Today, Georgian volunteers are thought to be the largest contingent of foreign fighters in the Russo-Ukrainian War, and Ukrainian, EU, and NATO flags line the streets of Tbilisi and government buildings. Georgia was the largest non-NATO contributor to the International Security Assistance Force in Afghanistan, and joined the US-led coalition in Iraq as well. Even in the face of dejection, considering that Russia’s recognition of South Ossetia and Abkhazia was thought to be especially retaliatory to the West’s recognition of Kosovo, Georgians believe in the ideals preached by the West.
The Georgians I’ve spoken to about this say that as they have first-hand experienced Russia’s bullying, and that their history for the past two hundred years has been more or less defined by Russia, they believe in the Ukrainian cause, and the West.
NATO, US, Ukrainian, Georgian, and EU flags graffitied on my street
Georgia struggles to make progress on the Euro-Atlantic aspirations, with the EU claiming that it worries about Georgia’s democratic institutional strength, judicial independence, and “oligarchization.” In June 2022, the commission stated that intranational political developments in the past few years were actually a move backwards, not forwards, and granted only Ukraine and Moldova candidacy status.

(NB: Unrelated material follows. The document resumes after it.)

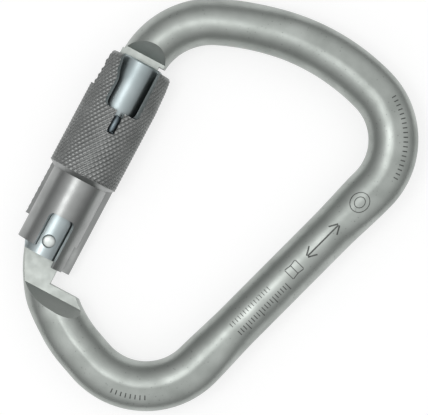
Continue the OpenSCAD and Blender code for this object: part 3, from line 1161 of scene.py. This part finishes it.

Still, as evident by polling, Georgians see a free future with Europe, and continue making efforts against backsliding into Russian influence. Putin on the other hand, seeks to bring Georgia back into his fold, and is working to achieve that. As a nation of less than four million people, they can be forgotten on the world stage. But, especially for Americans, as self-described leaders of the free world, it is important to remember them, and their historical efforts with the West.